The S&P 500 rose 0.4 percent at 4 p.m. in New York, erasing a loss that reached 11 percent in mid-February. The index has rallied for five straight weeks, the longest run since November. The Dow Jones Industrial Average added 0.7 percent to the highest level since Dec. 30. It’s climbed for six straight days, the longest run since Oct. 12.
The Stoxx Europe 600 Index climbed 0.3 percent, paring its first weekly loss in five to 0.2 percent. BHP Billiton Ltd. and Anglo American Plc led a rebound in resource-related stocks as commodity prices increased. Daimler AG and Volkswagen AG pushed carmakers higher as the euro gave up some of its recent gains against the dollar, making exports cheaper. Energy stocks recovered from an early loss as crude prices climbed.
The MSCI Emerging Markets Index rose 1.2 percent. Technology stocks led the advance after Tencent Holdings Ltd., Asia’s biggest Internet company, posted a better-than-expected 45 percent jump in quarterly sales.
The Hang Seng China Enterprises Index of mainland stocks listed in Hong Kong rose 1.2 percent, following a 2.4 percent rally on Thursday. The Shanghai Composite Index jumped 1.7 percent, with trading volumes 59 percent above the 30-day average, according to data compiled by Bloomberg.

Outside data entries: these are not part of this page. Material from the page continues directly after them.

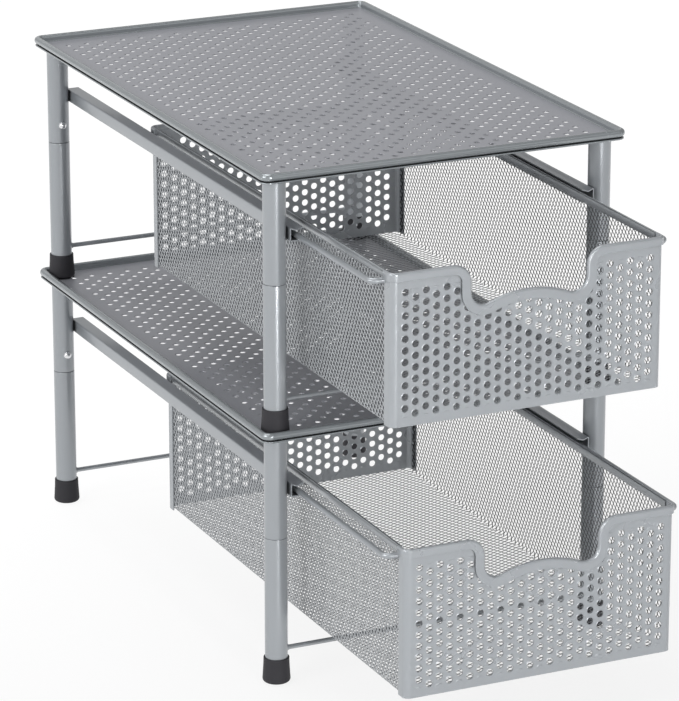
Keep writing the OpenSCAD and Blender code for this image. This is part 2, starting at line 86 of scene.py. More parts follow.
class OrganizerSizes(bpy.types.PropertyGroup):
    tray_w: length("Tray width", "over its rolled rim", 260.6)
    tray_d: length("Tray depth", "over its rolled rim", 402.6)
    tray_corner_r: length("Tray corner radius", "on the outside", 7)
    rim_roll_r: length("Roll radius", "of the tray's rim", 2.5)
    rim_w: length("Rim width", "to the edge of the perforated sheet", 5.1)
    rim_up: length("Rim height", "above the tray floor", 4.5)
    rim_down: length("Rim depth", "below the tray floor", 2.1)
    rim_groove: length("Groove depth", "under the rim's roll", 3.4)
    rim_hem_h: length("Hem height", "under the rim's groove", 1.1)
    rim_hem_in: length("Hem setback", "behind the rim's roll", 0.6)
    tray_t: length("Tray thickness", "of the perforated sheet", 0.6)
    tray_hole_r: length("Tray hole radius", "in the sheet", 2)
    tray_step: length("Tray half step", "between the holes of a row", 6.9)
    unit_h: length("Unit height", "from the feet to the tray floor", 172)
    tube_r: length("Tube radius", "on the outside of a leg", 7.5)
    tube_wall: length("Tube wall", "of a leg", 1)
    leg_inset: length("Leg inset", "from the tray's edge to a leg's axis", 13.8)
    seam_z: length("Joint height", "between a leg and its post", 100.8)
    spigot_h: length("Spigot height", "of the leg's reduced end inside its post", 24)
    screw_z: length("Screw height", "above the feet's underside", 114.1)
    screw_head_r: length("Screw head radius", "at the dome's rim", 2.9)
    screw_head_h: length("Screw head height", "at the dome's middle", 2.5)
    foot_h: length("Foot height", "of the rubber", 17.2)
    foot_top_r: length("Foot top radius", "at the lip round the leg", 8.5)
    foot_base_r: length("Foot base radius", "on the floor", 9.25)
    foot_edge_r: length("Foot rounding", "of its lower edge", 2.2)
    foot_sole: length("Foot sole", "under the end of the tube", 5.2)
    crossbar_z: length("Crossbar height", "of the thin rods between the legs", 22.1)
    crossbar_r: length("Crossbar radius", "of the thin rods between the legs", 1.6)
    channel_z: length("Channel height", "of its underside", 129.1)
    channel_h: length("Channel section", "in height and width", 9)
    channel_t: length("Channel thickness", "of its sheet", 0.8)
    channel_fold_r: length("Channel fold radius", "on the outside", 1.1)
    channel_front: length("Channel front", "past the front legs' axis", 7.5)
    channel_back: length("Channel back", "past the back legs' axis", 2.5)
    lip_len: length("Lip length", "at the channels' mouth, where it is pressed down", 6)
    lip_drop: length("Lip depth", "at the channels' mouth, where it is pressed down", 1.5)
    drawer_w: length("Drawer width", "over its panels", 190)
    drawer_d: length("Drawer depth", "from its face to its back", 381)
    drawer_h: length("Drawer height", "of its panels", 99.7)
    panel_t: length("Panel thickness", "of its sheet", 0.8)
    panel_hole_r: length("Panel hole radius", "in the sheet", 2.35)
    panel_column: length("Panel column distance", "between its holes", 7.1)
    panel_row: length("Panel half row distance", "between its holes", 3.75)
    panel_middle: length("Middle row height", "above the drawer's underside", 49.15)
    panel_corner_r: length("Panel corner radius", "on the outside of its upright bends", 4.5)
    panel_return: length("Panel return", "along the drawer's side", 5)
    scoop_half_w: length("Cut-out half width", "between its straight sides", 40.3)
    scoop_top_r: length("Cut-out shoulder radius", "at its upper corners", 12)
    scoop_low_r: length("Cut-out low radius", "at its low points", 9)
    scoop_depth: length("Cut-out depth", "at its low points", 27.5)
    scoop_crest: length("Cut-out crest depth", "between its low points", 21.3)
    band_w: length("Band width", "along the panel's top edge", 5.6)
    band_scoop_w: length("Band cut-out width", "round the hand cut-out", 6.8)
    band_t: length("Band height", "out from the panel", 1.3)
    band_lip: length("Band lip height", "over its gap to the panel", 1.6)
    mesh_step_a: length("Steep strand distance", "in a side's mesh", 3.434)
    mesh_step_b: length("Flat strand distance", "in a side's mesh", 3.286)
    mesh_strand_w: length("Strand width", "in a side's mesh", 0.72)
    mesh_strand_t: length("Strand thickness", "in a side's mesh", 0.24)
    mesh_lean: length("Strand lean", "of its rear edge out past its front one", 0.18635)
    mesh_drop: length("Mesh drop", "from the panels' top to its upper edge", 2.6)
    floor_step_a: length("Floor strand distance", "one way", 4.27)
    floor_step_b: length("Floor cross distance", "the other way", 3.24)
    floor_strand_w: length("Floor strand width", "in its mesh", 0.75)
    floor_strand_t: length("Floor strand thickness", "in its mesh", 0.12)
    floor_inset: length("Floor inset", "from the drawer's face or back to the mesh", 1.2)
    mesh_t: length("Mesh depth", "between panel and strip", 0.6)
    mesh_fold_r: length("Mesh fold radius", "between side and floor", 3)
    strip_h: length("Strip height", "where it is folded over the mesh", 5.2)
    strip_w: length("Strip width", "over the mesh", 2)
    strip_bead_r: length("Strip bead radius", "along its outer top edge", 0.45)
    strip_gap: length("Strip gap depth", "between its two layers", 2.2)
    runner_r: length("Runner radius", "of the wire", 2)
    runner_out: length("Runner distance", "from the drawer's side to the wire's axis", 8)
    runner_bend_r: length("Runner bend radius", "along the wire's axis", 5)


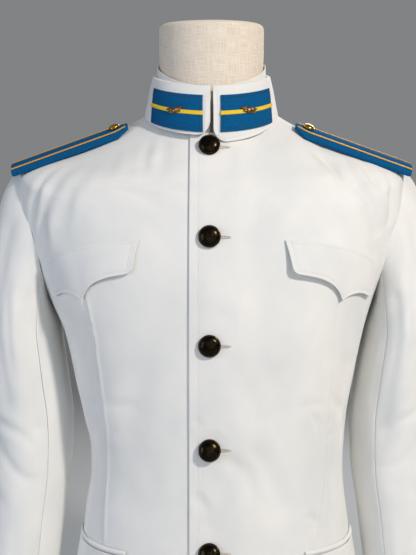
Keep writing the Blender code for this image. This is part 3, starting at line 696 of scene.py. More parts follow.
# Meshes
def cloth_uv(rows):
    """Distances along a patch's columns and rows, in metres from its middle column and first row."""
    across = np.linalg.norm(np.diff(rows, axis=1), axis=-1)
    across = np.concatenate((np.zeros((len(rows), 1)), np.cumsum(across, axis=1)), axis=1)
    along = np.linalg.norm(np.diff(rows, axis=0), axis=-1).mean(axis=1)
    along = np.concatenate(([0.0], np.cumsum(along)))
    across = across - across[:, :1].mean()
    return np.stack((across, along[:, None] + 0 * across), axis=-1) * MM


def placed(name, data):
    """A new object in the scene."""
    made = bpy.data.objects.new(name, data)
    bpy.context.scene.collection.objects.link(made)
    return made


def baked(made):
    """An object's mesh with its modifiers in it. The object itself goes."""
    graph = bpy.context.evaluated_depsgraph_get()
    mesh = bpy.data.meshes.new_from_object(made.evaluated_get(graph))
    bpy.data.objects.remove(made)
    return mesh


def finished(made, finish, node=None):
    """Gives a piece its finish, and puts it in place of its CAD node."""
    made.data.materials.clear()
    made.data.materials.append(finish)
    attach(made, ROOT)
    if node:
        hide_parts(node)
    return made


def patch(name, rows, closed=False):
    """A smooth mesh through rows of points in millimetres, with a UV map in metres."""
    rows = np.asarray(rows, float) if name.startswith("sleeve") else tucked(rows)
    height, width = rows.shape[:2]
    corner = (np.arange(height - 1)[:, None] * width + np.arange(width - 1)).ravel()
    faces = np.stack((corner, corner + 1, corner + 1 + width, corner + width), axis=1)
    mesh = bpy.data.meshes.new(name)
    mesh.from_pydata((rows.reshape(-1, 3) * MM).tolist(), [], faces.tolist())
    places = cloth_uv(rows).reshape(-1, 2)[faces.ravel()]
    mesh.uv_layers.new(name="UVMap").data.foreach_set("uv", places.astype(np.float32).ravel())
    if closed:
        work = bmesh.new()
        work.from_mesh(mesh)
        bmesh.ops.remove_doubles(work, verts=work.verts, dist=0.00001)
        work.to_mesh(mesh)
        work.free()
    mesh.shade_smooth()
    return placed(name, mesh)


def walled(made, thick, edge=0.45):
    """Gives a patch its thickness, behind its outer face, and softly rounded edges."""
    shell = made.modifiers.new("Thickness", "SOLIDIFY")
    shell.thickness = thick * MM
    shell.offset = -1
    rounded = made.modifiers.new("Edge", "BEVEL")
    rounded.width = edge * MM
    rounded.segments = 2
    rounded.limit_method = "ANGLE"
    rounded.angle_limit = math.radians(50)
    return made


def sided(rows, flip):
    """Rows drawn on the wearer's left, or put on the right by flip -1, outer face outwards."""
    return rows if flip > 0 else rows[:, ::-1] * (-1, 1, 1)


def cloth_piece(
    node, rows, flip=1, thick=SHELL, finish=WHITE
):
    """A piece of cloth in place of a CAD node, from rows drawn on the wearer's left."""
    name = node + ("_felt" if finish is BLUE else "_cloth")
    rows = sided(rows, flip)
    made = finished(walled(patch(name, rows), thick), finish, node)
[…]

The Bloomberg Dollar Spot Index, which tracks the greenback against 10 major peers, gained 0.1 percent following a two-day slide of more than 2 percent that drove it to an eight-month low. The Fed cited weaker global growth and turmoil in financial markets for its decision to reduce the number of interest-rate increases forecast for 2016.
The U.S. currency added 0.4 percent to $1.1277 per euro, after falling 1.9 percent in the past three days.
A gauge of 20 emerging-market currencies was little changed after closing at a four-month high on Thursday.
The ruble rebounded 1 percent after Russia kept interest rates unchanged, in line with forecasts, and oil advanced. South Korea’s won strengthened 0.9 percent, capping a 2.6 percent weekly advance.
Treasuries headed for the biggest weekly advance since January after the Fed lowered its rate forecast. Ten-year yields fell two basis points, or 0.02 percentage point, to 1.87 percent. They’ve dropped 12 basis points this week.
Japan’s 10-year bond yield dropped as low as a record minus 0.135 percent, below the negative deposit rate introduced by the Bank of Japan.
Corporate bond issuance has jumped this month, as the European Central Bank expanded its stimulus plans to include buying companies’ debt, and the Federal Reserve scaled back its expected pace for lifting interest rates. Apple Inc. sold $3.5 billion of bonds on Thursday just one month after issuing $12 billion of debt. Brewing giant Anheuser-Busch InBev NV sold 13.5 billion euros ($15.3 billion) of notes on Wednesday in that market’s biggest-ever sale.
Crude slipped from a three-month high to trade near $40 a barrel in New York, paring a fifth consecutive weekly gain. In addition to the dollar’s decline, crude has been supported this week by data showing U.S. output fell to the lowest level since November 2014 as well as a planned freeze on production by countries including Saudi Arabia and Russia.
Gold futures headed for the fifth loss in six sessions as gains in equities reduced demand for the metal as a haven. Bullion, heading for a second straight weekly decline that trimmed this year’s rally to 18 percent, is still the best performer among 22 raw materials on the Bloomberg Commodity Index this year.